Thursday, March 01, 2012

Azarcon vs. Sandiganbayan

Facts: Petitioner Alfredo Azarcon owned and operated an earth-moving business, hauling dirt and ore. His services were contracted by PICOP. Occasionally, he engaged the services of sub-contractors like Jaime Ancla whose trucks were left at the former’s premises. 

On May 25, 1983, a Warrant of Distraint of Personal Property was issued by BIR commanding one of its Regional Directors to distraint the goods, chattels or effects and other personal property of Jaime Ancla, a sub-contractor of accused Azarcon and a delinquent taxpayer. A Warrant of Garnishment was issued to and subsequently signed by accused Azarcon ordering him to transfer, surrender, transmit and/or remit to BIR the property in his possession owned by Ancla. Azarcon then volunteered himself to act as custodian of the truck owned by Ancla. 

After some time, Azarcon wrote a letter to the Reg. Dir of BIR stating that while he had made representations to retain possession of the property of Ancla, he thereby relinquishes whatever responsibility he had over the said property since Ancla surreptitiously withdrew his equipment from him. In his reply, the BIR Reg. Dir. said that Azarcon’s failure to comply with the provisions of the warrant did not relieve him from his responsibility. 

Along with his co-accused, Azarcon was charged before the Sandiganbayan with the crime of malversation of public funds or property. On March 8, 1994, the Sandiganbayan rendered a Decision sentencing the accused to suffer the penalty of imprisonment ranging from 10 yrs and 1 day of prision mayor in its maximum period to 17 yrs, 4 mos and 1 day of reclusion temporal. Petitioner filed a motion for new trial which was subsequently denied by Sandiganbayan. Hence, this petition. 

Issue: Whether or not Sandiganbayan has jurisdiction over a private individual designated by BIR as a custodian of distrained property. 

Held: SC held that the Sandiganbayan’s decision was null and void for lack of jurisdiction. 

Sec. 4 of PD 1606 provides for the jurisdiction of the Sandiganbayan. It was specified therein that the only instances when the Sandiganbayan will have jurisdiction over a private individual is when the complaint charges the private individual either as a co-principal, accomplice or accessory of a public officer or employee who has been charged with a crime within its jurisdiction. 

The Information does no charge petitioner Azarcon of becoming a co-principal, accomplice or accessory to a public officer committing an offense under the Sandiganbayan’s jurisdiction. Thus, unless the petitioner be proven a public officer, Sandiganbayan will have no jurisdiction over the crime charged. 

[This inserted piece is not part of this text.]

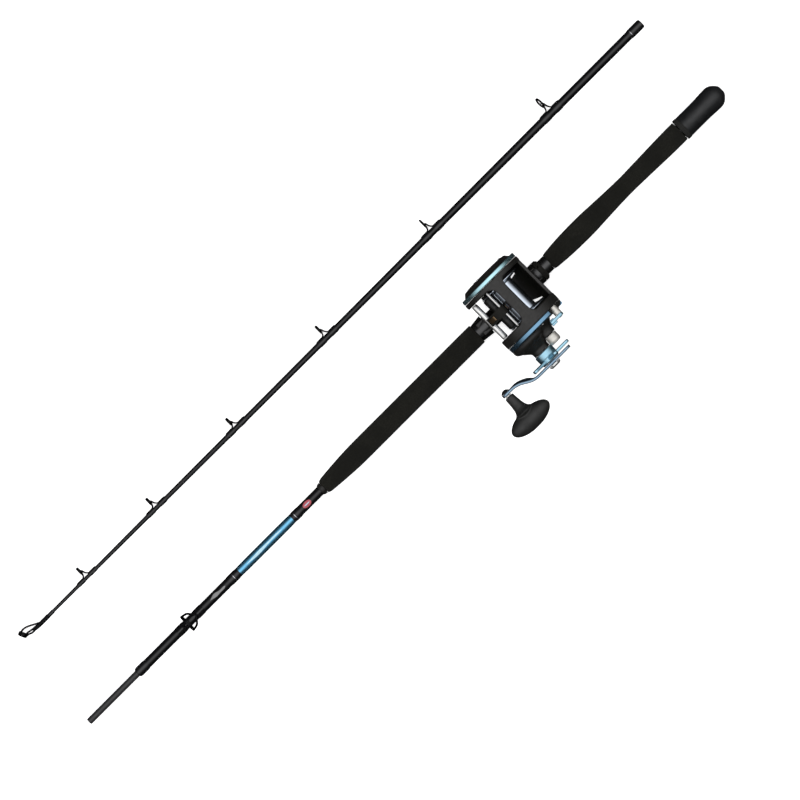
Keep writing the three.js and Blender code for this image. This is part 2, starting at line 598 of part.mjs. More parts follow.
function starWheel() {
  const hub = turned([[74, 0], [74, STAR.hubR], [89.9, STAR.hubR], [89.9, 0]], 'y', 28);
  const arm = (angle) => {
    const outline = new THREE.Shape();
    outline.moveTo(8, -6.5);
    outline.lineTo(20, -4);
    outline.lineTo(STAR.reach - 4, -3.6);
    outline.absarc(STAR.reach - 4, 0, 3.6, -Math.PI / 2, Math.PI / 2, false);
    outline.lineTo(20, 4);
    outline.lineTo(8, 6.5);
    return slabY(outline, STAR.y0, STAR.y1).rotateY(angle);
  };
  const arms = Array.from({ length: STAR.arms }, (_, i) => arm(Math.PI + (i * 2 * Math.PI) / STAR.arms));
  return atCrank(cut(join(hub, ...arms), bar(70, 95, DRIVE_BORE, 'y', 16)));
}

// The crank arm: a bent strip seen from above, thicker in its bend, trimmed to its outline seen along Y.
function crankArm() {
  const inner = [[-200, 90.3], [-145, 90.1], [-138, 88.8], [-130, 82.6], [-121, 78.3], [-115, 77.7],
    [-108, 77.8], [-92, 77.8]];
  const outer = [[-92, 81.8], [-112, 82.1], [-121, 84.8], [-131, 90.8], [-138, 93.2], [-145, 94.1],
    [-200, 94.3]];
  const strip = slabZ([...inner, ...outer], -9, 9).translate(0, 0, CRANK_Z);
  const outline = new THREE.Shape();
  outline.absarc(-193.5, CRANK_Z, 6, Math.PI / 2, (3 * Math.PI) / 2, false);
  outline.lineTo(CRANK_X, CRANK_Z - 8);
  outline.absarc(KNOB_X, CRANK_Z, 6.2, -Math.PI / 2, Math.PI / 2, false);
  outline.lineTo(CRANK_X, CRANK_Z + 8);
  const plate = slabY(outline, 70, 100);
  const crankHole = atCrank(bar(80, 100, DRIVE_BORE, 'y', 16));
  const knobHole = bar(70, 90, 2.8, 'y', 12).translate(KNOB_X, 0, CRANK_Z);
  return cut(overlap(strip, plate), crankHole, knobHole);
}

const atKnob = (g) => g.translate(KNOB_X, 0, CRANK_Z);
function crankNut() {
  const body = turned([[94.6, 0], [94.6, 9], [96.6, 8.8], [98.6, 6.6], [98.6, 0]], 'y', 12);
  return atCrank(cut(body, bar(94, 97.4, DRIVE_BORE, 'y', 16)));
}

function knobStud() {
  return atKnob(turned([[73.6, 0], [73.6, 3], [76, 5.8], [77.4, 6.5], [77.4, 2.5], [128, 2.5],
    [128, 0]], 'y', 20));
}

const KNOB_ROWS = 8;
function knob() {
  const half = [31.3, 13.9];
  const middle = KNOB_REACH - half[1];
  const profile = Array.from({ length: KNOB_ROWS + 1 }, (_, i) => {
    const angle = Math.PI * (1 - i / KNOB_ROWS);
    const blunt = 1 + 0.06 * Math.sin(angle) ** 2 * Math.abs(Math.cos(angle));
    return [half[0] * Math.cos(angle), i % KNOB_ROWS === 0 ? 0 : half[1] * Math.sin(angle) * blunt];
  });
  const paddle = turned(profile, 'x', 20).scale(1, 1, 0.86).translate(0, middle, 0);
  const stem = turned([[83.6, 0], [83.6, 6.2], [96, 6.7], [103, 7.6], [107, 9.4], [112, 15], [116, 9],
    [116, 0]], 'y', 16);
  return atKnob(cut(join(paddle, stem), bar(80, 128.5, 2.8, 'y', 12)));
}

function castCap() {
  const outer = [[65.4, 5.6], [65.4, 8.25], [75, 8.25], [76.8, 7.5], [77.5, 6], [77.5, 0]];
  return atSpool(turned([[70.4, 0], [70.4, 5.6], ...outer], 'y'));
}

function clutchLever() {
  const outline = new THREE.Shape();
  outline.absarc(0, 0, 5, Math.PI * 0.6, Math.PI * 1.75, false);
  outline.lineTo(13, 1.5);
  outline.absarc(13, 5, 3.5, -Math.PI / 2, Math.PI / 2, false);
  const arm = slabY(outline, 54.3, 58.6);
  const pad = slabY([[7.5, 1.5], [15.8, 2.4], [15.8, 7.6], [7.5, 6.6]], 58, 61);
  return join(arm, pad).translate(LEVER_X, 0, LEVER_Z);
}

add(butt, 'star_drag_wheel', starWheel(), BLUE);
add(butt, 'crank_arm', crankArm(), BLUE);
add(butt, 'crank_nut', crankNut(), SILVER);
add(butt, 'knob_stud', knobStud(), STEEL);
add(butt, 'knob_washer', atKnob(collar(82.2, 83.3, 4.6, 2.8, 'y', 16)), STEEL);
add(butt, 'crank_knob', knob(), RUBBER);
add(butt, 'cast_control_cap', castCap(), SILVER);
add(butt, 'clutch_lever', clutchLever(), BLUE);

export default rodAndReel;
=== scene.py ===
import bpy
import bmesh
import json
from math import atan2, cos, exp, pi, radians, sin, sqrt
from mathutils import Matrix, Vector

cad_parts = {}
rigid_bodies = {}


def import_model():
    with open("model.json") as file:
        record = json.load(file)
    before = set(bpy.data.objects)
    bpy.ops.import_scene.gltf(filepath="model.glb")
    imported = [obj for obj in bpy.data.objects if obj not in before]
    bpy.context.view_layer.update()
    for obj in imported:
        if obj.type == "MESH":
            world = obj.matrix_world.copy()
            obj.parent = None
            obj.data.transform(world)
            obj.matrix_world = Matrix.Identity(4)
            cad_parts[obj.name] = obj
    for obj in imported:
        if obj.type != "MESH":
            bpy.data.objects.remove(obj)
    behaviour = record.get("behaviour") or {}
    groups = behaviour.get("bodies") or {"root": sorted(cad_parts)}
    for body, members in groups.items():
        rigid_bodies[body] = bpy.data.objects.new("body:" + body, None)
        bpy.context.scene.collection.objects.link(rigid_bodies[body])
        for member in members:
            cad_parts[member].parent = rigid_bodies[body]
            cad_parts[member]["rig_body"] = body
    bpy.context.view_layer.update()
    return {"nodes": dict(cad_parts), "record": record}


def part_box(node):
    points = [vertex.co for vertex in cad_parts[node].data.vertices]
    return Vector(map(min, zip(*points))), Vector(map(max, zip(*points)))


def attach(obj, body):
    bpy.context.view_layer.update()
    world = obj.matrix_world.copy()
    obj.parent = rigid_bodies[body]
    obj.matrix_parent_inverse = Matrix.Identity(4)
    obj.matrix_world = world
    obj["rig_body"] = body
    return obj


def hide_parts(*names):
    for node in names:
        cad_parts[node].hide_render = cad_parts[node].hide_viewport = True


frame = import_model()

# ---- places taken from the frame -----------------------------------------
MM = 0.001


def middle(node):
    lo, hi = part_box(node)
    return (lo + hi) / 2


ROD = middle("butt_blank")        # butt section's axis (Y and Z)
TIP = middle("ferrule_sleeve")    # tip section's axis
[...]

Art. 203 of the RPC determines who public officers are. Granting that the petitioner, in signing the receipt for the truck constructively distrained by the BIR, commenced to take part in an activity constituting public functions, he obviously may not be deemed authorized by popular election. Neither was he appointed by direct provision of law nor by competent authority. While BIR had authority to require Azarcon to sign a receipt for the distrained truck, the National Internal Revenue Code did not grant it power to appoint Azarcon a public officer. The BIR’s power authorizing a private individual to act as a depositary cannot be stretched to include the power to appoint him as a public officer. Thus, Azarcon is not a public officer.